The broader NC1 collectability question hinges partly on how hybrid technology ages in collector perception. If the second-generation NSX comes to be seen as a pioneer of performance electrification — which historically is a reasonable assessment — its significance will grow. The countervailing concern is long-term parts availability for complex hybrid components, though Honda's general reliability record provides some reassurance. For collectors seeking something genuinely scarce and historically meaningful outside the Italian or British mainstream, the NC1 represents an underappreciated opportunity.
Key Takeaways
- The first-generation NSX (1990–2005) used an all-aluminum chassis, titanium connecting rods, VTEC, and Ayrton Senna's development input to deliver Ferrari-level handling with Honda-level reliability — a combination that directly pressured competitors, including Ferrari's development of the F355.
- The second-generation NSX (2016–2022) combined a twin-turbo V6 with three electric motors for 573 hp (602 hp in Type S form), reaching 60 mph in under 3.1 seconds — performance that exceeds the original's by a wide margin while preserving its daily-usability ethos.

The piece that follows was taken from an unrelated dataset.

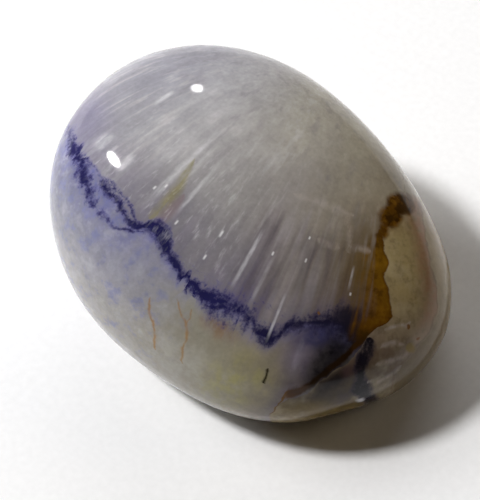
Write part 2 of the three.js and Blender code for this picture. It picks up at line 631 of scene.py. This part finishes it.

# %% [markdown]
# ## The stained crack
# An old crack crosses the stone at the right. Water has left iron in it: amber where the stain is
# thin, and nearly black where it is thick. Its right edge is sharp, because there the crack
# reaches the surface, and to the left it dives under the crystal and fades. Toward the lower edge
# it bends to the left and narrows to a dark line. Beyond it lies a paler block, rusty just inside
# its right edge. Along that edge runs a band of painted light and shade, darker toward the bottom,
# with a dark painted line along its inner side.

# %% Crack, stain and the block beyond it
CRACK = [
    (-13.2, 1.4), (-12.5, 1.7), (-11.8, 2.5), (-11.5, 3.8), (-10.9, 4.4), (-10.1, 5.3),
    (-9.3, 6.6), (-8.6, 7.3), (-7.8, 7.7), (-7.1, 8.4), (-6.6, 9.3), (-6.3, 9.5), (-5.3, 9.4),
    (-4.4, 9.2), (-3.4, 9.0), (-2.8, 9.3), (-1.8, 9.0), (-0.9, 8.8), (-0.1, 9.5), (1.9, 10.6),
]
STAIN_WIDTH = [
    (-8.6, 0), (-7.8, 1.0), (-7.1, 1.7), (-6.3, 2.3), (-5.3, 2.1), (-4.4, 1.9), (-3.4, 1.7),
    (-2.6, 1.9), (-1.7, 1.3), (-0.9, 0.7), (-0.2, 0.3), (0.6, 0),
]
LOW_STAIN = [
    (1.3, -13.1), (1.68, -12.7), (2.07, -12.1), (2.4, -11.6), (2.8, -11.35), (3.3, -11.2),
    (3.9, -10.95), (4.4, -10.5), (4.84, -10.1), (5.3, -9.75), (5.8, -9.4), (6.3, -8.95),
    (6.8, -8.45), (7.3, -8.0), (7.9, -7.4),
]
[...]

- The first generation's greatest achievement was analog purity: unfiltered steering, a 8,300 rpm redline, and chassis balance that Gordon Murray called his benchmark for the McLaren F1. The second generation's greatest achievement is systems integration: software blending hybrid torque, torque vectoring, and adaptive damping into a cohesive driving experience.
- Sales for both generations were modest — approximately 18,000 first-gen units over 15 years, and just 2,908 second-gen units over six — but first-generation values have risen sharply, with a 1995 Type R selling for $632,000 at auction in 2023. The second-generation, particularly the 350-unit Type S, is positioned for similar appreciation.
- Both generations shared the same core ambition: build a supercar that Honda engineering could be proud of, usable every day, competitive with the world's best. In execution they look very different, but the philosophy connecting a 270 hp naturally aspirated coupe from 1990 to a 602 hp hybrid from 2022 is unmistakably the same.